Wahdah dan ukhuwwah lawannya adalah furqah atau iftiraq dan ‘adawah, atau perpecahan dan permusuhan. Apabila perpecahan dan permusuhan itu dianggap sebagai penyakit yang sangat berbahaya, maka sebelum kita berupaya mencari obatnya, terlebih dahulu kita harus mengetahui sebab-sebab yang menimbulkan pernyakit tersebut. Karena cara yang efektif dalam mengobati suatu penyakit adalah dengan mengetahui sebab-sebabnya.
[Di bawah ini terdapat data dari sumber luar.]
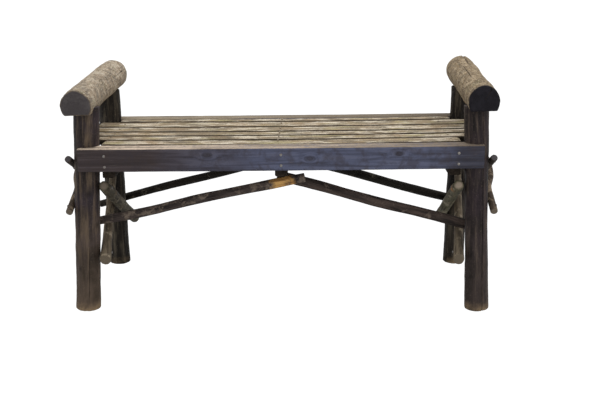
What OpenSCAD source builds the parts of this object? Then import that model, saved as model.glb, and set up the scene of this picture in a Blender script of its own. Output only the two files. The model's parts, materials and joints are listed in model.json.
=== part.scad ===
// Rustic log-and-stick garden bench without a back.
// Four log posts carry two thick arm logs that lie front to back.
// Two deep apron boards are let into the posts, front and rear.
// Three cross bearers between the aprons carry six seat slats.
// Long sloping braces and crossing end sticks stiffen the frame.
// +X runs along the seat, the front faces -Y, +Z is up, the ground is z = 0.

/* [Overall] */
// distance between the centres of the front posts at the ground
post_span = 1043; // [865:1:1255]
// distance between the centres of the front and rear posts
post_depth = 377; // [310:1:455]
// height of the seat's top face at mid-length
seat_h = 450; // [400:1:520]
// height of the post tops at mid-length, under the arm logs
post_top_h = 537; // [500:1:620]
// how much higher the right-hand end stands than the left-hand end
end_rise = 7; // [0:0.5:15]

/* [Posts] */
// diameter of each post
post_d = 64; // [52:1:76]
// lean of the front posts towards each other
front_lean = 2.9; // [0:0.1:4]
// how far each rear post stands inside its front post
rear_inset = 6.5; // [0:0.5:20]
// diameter of the round tenon on top of each post
tenon_d = 26; // [20:1:32]
// length of the round tenon
tenon_len = 32; // [16:1:36]

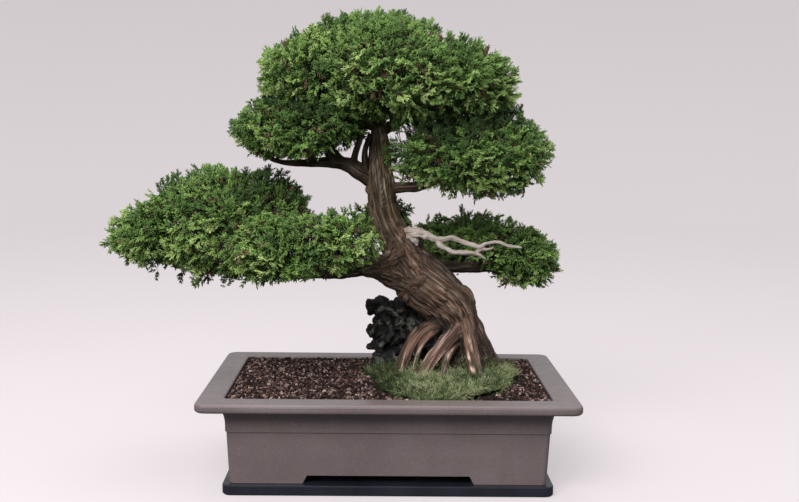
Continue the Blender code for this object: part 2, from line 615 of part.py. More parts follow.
# ---------------------------------------------------------------- assembly
def main():
    clear_scene()
    make_slab()
    make_pot()
    for side, x in drain_positions().items():
        make_screen(side, x)
    make_drainage_layer()
    soil = make_soil()
    moss = make_moss()
    rock = make_rock()
    rock_space = clearance_of_body(rock)

    joined_wood("trunk", TRUNK, ROOTS.values(), "bark", TRUNK_SIDES, LIMB_SIDES)
    trunk_space = clearance_of_wood("trunk", TRUNK, ROOTS.values(), TRUNK_SIDES, LIMB_SIDES)
    branches = [joined_wood(name, stations, SHOOTS.get(name, []), "bark", LIMB_SIDES, LIMB_SIDES)
                for name, stations in BRANCHES.items()]
    branches.append(joined_wood("jin_deadwood", JIN, JIN_FORKS, "deadwood", LIMB_SIDES, LIMB_SIDES))
    pads = {name: make_foliage(name, lobes) for name, lobes in FOLIAGE.items()}
    pad_space = {name: clearance_of_body(pads[name]) for name in MEETINGS}

    for piece in (soil, moss, rock, *branches, *pads.values()):
        boolean(piece, trunk_space)
    boolean(soil, rock_space).use_self = True
    boolean(moss, rock_space).use_self = True
    for keeper, others in MEETINGS.items():
        for name in others:
            boolean(pads[name], pad_space[keeper]).use_self = True
    for pad, crossing in CROSSINGS.items():
        for name in crossing:
            space = clearance_of_wood(f"{name}_in_{pad}", BRANCHES[name], SHOOTS.get(name, []),
                                      LIMB_SIDES, LIMB_SIDES)
            boolean(pads[pad], space)



main()
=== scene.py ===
"""Looks of the cypress bonsai: bark, deadwood, leaf sprays, moss, rock, soil and glazes.

Metres in the part's frame, +Z up, -Y towards the viewer. The tree's stations are those of the
solids, in millimetres from the pot's centre line, with heights above the rim of the pot.
"""

import math

import bpy
import numpy as np
from mathutils import Matrix, Vector
from mathutils.bvhtree import BVHTree
from mathutils.kdtree import KDTree


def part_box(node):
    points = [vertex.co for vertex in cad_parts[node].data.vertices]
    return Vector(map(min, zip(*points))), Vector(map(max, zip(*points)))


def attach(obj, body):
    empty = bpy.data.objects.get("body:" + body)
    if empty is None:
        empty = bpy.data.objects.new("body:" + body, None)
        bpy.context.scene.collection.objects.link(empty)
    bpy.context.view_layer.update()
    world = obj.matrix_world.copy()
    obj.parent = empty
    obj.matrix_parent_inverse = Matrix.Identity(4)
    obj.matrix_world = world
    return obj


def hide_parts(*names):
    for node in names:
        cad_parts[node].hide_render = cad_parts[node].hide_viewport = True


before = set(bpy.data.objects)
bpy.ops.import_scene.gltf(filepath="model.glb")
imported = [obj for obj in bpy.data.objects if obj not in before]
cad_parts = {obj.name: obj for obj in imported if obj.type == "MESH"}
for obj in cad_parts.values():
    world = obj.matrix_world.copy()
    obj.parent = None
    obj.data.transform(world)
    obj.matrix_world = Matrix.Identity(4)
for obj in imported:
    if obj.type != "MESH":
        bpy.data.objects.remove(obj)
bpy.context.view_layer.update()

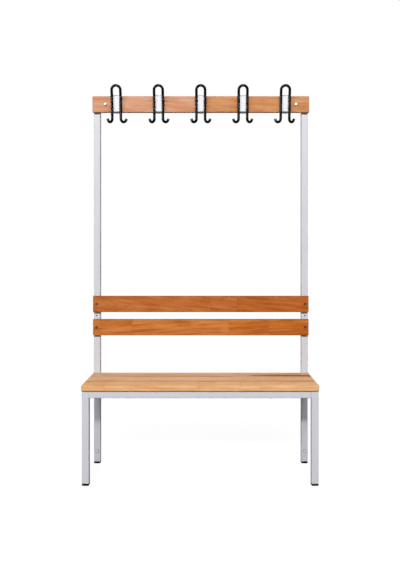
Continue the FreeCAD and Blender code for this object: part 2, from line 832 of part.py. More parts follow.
def hook_clip(index):
    """The clip's folded section is on the local YZ plane: return, leaning front plate, return."""
    body = doc.addObject("PartDesign::Body", f"hook_clip_{index}")
    section = sketch_on(body, "YZ_Plane")
    lean = "tan(hook_lean)"
    skin = "clip_thick / cos(hook_lean)"
    floor = "-clip_gap"
    roof = "(clip_height - clip_gap)"
    inner_low = "-clip_gap"
    inner_high = f"(-clip_gap - clip_height * {lean})"
    outer_low = f"(-clip_gap + clip_thick * {lean} - {skin})"
    outer_high = f"(-clip_gap - (clip_height + clip_thick) * {lean} - {skin})"
    draw_outline(section, [
        ("clip_return", f"{floor} - clip_thick"),
        ("clip_return", floor),
        (inner_low, floor),
        (inner_high, roof),
        ("clip_return", roof),
        ("clip_return", f"{roof} + clip_thick"),
        (outer_high, f"{roof} + clip_thick"),
        (outer_low, f"{floor} - clip_thick"),
    ])
    pad(body, section, "clip_width", centred=True)
    bends = (
        (inner_low, floor, "clip_bend"),
        (inner_high, roof, "clip_bend"),
        (outer_low, f"{floor} - clip_thick", "clip_bend + clip_thick"),
        (outer_high, f"{roof} + clip_thick", "clip_bend + clip_thick"),
    )
    for y, z, radius in bends:
        dress(
            body, "Fillet", "Radius", radius,
            lambda edge: level_at(edge, "Y", y) and level_at(edge, "Z", z),
        )
    for onward in (False, True):
        hole = sketch_on(body, "XY_Plane")
        draw_circle(hole, "0", "board_thick / 2", "clip_screw_dia + 2 * screw_hole_gap")
        cut(body, hole, onward)
    place(body, hook_x(index), "board_face", "board_bottom")
    as_node(body, f"hook_clip_{index}")


def clip_screws():
    """Two screws to each clip, down and up into the edges of the board."""
    master = screw(
        "clip_screw_master", "clip_screw_dia", "clip_screw_head_dia", "clip_screw_head_rise",
        "clip_gap + clip_thick + clip_screw_bite",
    )
    y = "board_face + board_thick / 2"
    skin = "clip_gap + clip_thick"
    hooks = range(1, HOOK_COUNT + 1)
    top = [(hook_x(index), y, f"board_bottom + board_width + {skin}") for index in hooks]
    under = [(hook_x(index), y, f"board_bottom - ({skin})") for index in hooks]
    repeat("clip_screws_top", master, top)
    repeat("clip_screws_under", master, under, UPSIDE_DOWN)


def build():
    for side, sign in SIDES.items():
        front_leg(side, sign)
        upright(side, sign)
        side_rail(side, sign)
        foot(f"foot_front_{side}", f"{sign} * post_x", "leg_y")
        foot(f"foot_rear_{side}", f"{sign} * post_x", "post_y")
        upright_cap(side, sign)
        board_bracket(side, sign)
    cross_rail("front_rail", "leg_y", SEAT_SCREWS["front"][2:])
    cross_rail("rear_rail", "post_y", [])
    for slat in SEAT_SLATS:
        seat_slat(slat)
    back_slat("back_slat_lower", "back_lower_z")
    back_slat("back_slat_upper", "back_upper_z")
    hook_board()
    shape = hook_shape()
    for index in range(1, HOOK_COUNT + 1):
        wire_hook(index, shape)
        hook_clip(index)
    board_fixings()
    back_slat_fixings()
    seat_screws()
    clip_screws()
    wall_hole_plugs()
    doc.recompute()


def check():
    """Stops before anything is written if a feature failed, cut nothing or is not sound."""
    for item in doc.Objects:
        if {"Invalid", "Error"} & set(item.State):
            raise RuntimeError(f"{item.Label} failed: {item.State}")
    for feature in cuts:
        base = feature.BaseFeature.Shape.Volume
        if feature.Shape.Volume > base or math.isclose(feature.Shape.Volume, base):
            raise RuntimeError(f"{feature.Label} removes nothing")
    for name, item in nodes.items():
        if item.Shape.isNull() or not item.Shape.isValid() or not item.Shape.Solids:
            raise RuntimeError(f"{name} has no sound shape")


def export():
    os.makedirs("parts", exist_ok=True)
    for name, item in nodes.items():
        item.Shape.exportStep(os.path.join("parts", f"{name}.step"))
        solids = len(item.Shape.Solids)
        print(f"{name}: {solids} solid{'s' * (solids > 1)}, {item.Shape.Volume / 1000:.1f} cm3")


build()
check()
export()
print(f"{len(nodes)} nodes")
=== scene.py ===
# %% [markdown]
# # A changing room bench
# The bench is a welded frame of square steel tube, powder coated light grey. It carries a seat
# of three beech slats, a back rest of two, and a beech board with five black wire hooks.
# The solid model already has every piece at its real size and place, in metres, with X to the
# right, -Y to the front and +Z up. This lesson gives those pieces their finishes, adds what a
# workshop leaves on them, such as weld beads and screw sockets, and lights the result.

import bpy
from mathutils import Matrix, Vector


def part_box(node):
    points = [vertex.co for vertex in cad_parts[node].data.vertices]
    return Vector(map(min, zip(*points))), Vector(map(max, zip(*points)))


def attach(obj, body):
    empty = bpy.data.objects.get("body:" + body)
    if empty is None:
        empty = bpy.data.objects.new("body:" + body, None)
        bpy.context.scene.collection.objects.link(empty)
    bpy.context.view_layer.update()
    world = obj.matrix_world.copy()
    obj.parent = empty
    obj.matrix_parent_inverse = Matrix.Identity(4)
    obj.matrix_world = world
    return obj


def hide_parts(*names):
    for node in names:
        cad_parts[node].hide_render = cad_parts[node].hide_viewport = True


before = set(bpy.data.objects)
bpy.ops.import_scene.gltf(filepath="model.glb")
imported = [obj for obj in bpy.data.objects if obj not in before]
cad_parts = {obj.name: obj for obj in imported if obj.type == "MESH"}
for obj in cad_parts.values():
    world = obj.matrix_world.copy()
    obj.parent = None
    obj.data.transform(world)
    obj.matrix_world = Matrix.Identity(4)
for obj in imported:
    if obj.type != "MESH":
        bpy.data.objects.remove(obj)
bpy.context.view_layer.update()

# %% [markdown]
# ## Camera
# The photograph was taken from the height of the back rest, level, with the bench a little left
# of the middle of the picture. A level camera keeps the posts parallel. Lens shift, not a tilt,
# moves the bench within the picture, as the movements of a technical camera do.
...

Selama sebab-sebabnya itu belum diketahui, maka sangat sulit mencari dan menentukan obatnya.
Jadi, solusinya menurut bimbingan sayr sulk dalam litelatur psikologi Islam, yang pertama harus kita lakukan adalah takhliyyah, kemudian barulah tahliyyah. Dengan kata lain takhally harus kita dahulukan daripada tahally. Takhliyyah atau takhally artinya menguras, mengosongkan dan membersihkan hati dari berbagai sifat buruk seperti hasud, takabbur, meremehkan dan merendahkan orang lain, merasa benar sendiri yang lain itu salah, merasa paling pandai, dlsb. Sementara tahliyyah atau tahally artinya mengisi dan menghiasi hati dengan berbagai sifat baik dan terpuji seperti tawaddhu’, menghormati orang lain, santun, penolong, kasih sayang, dsb.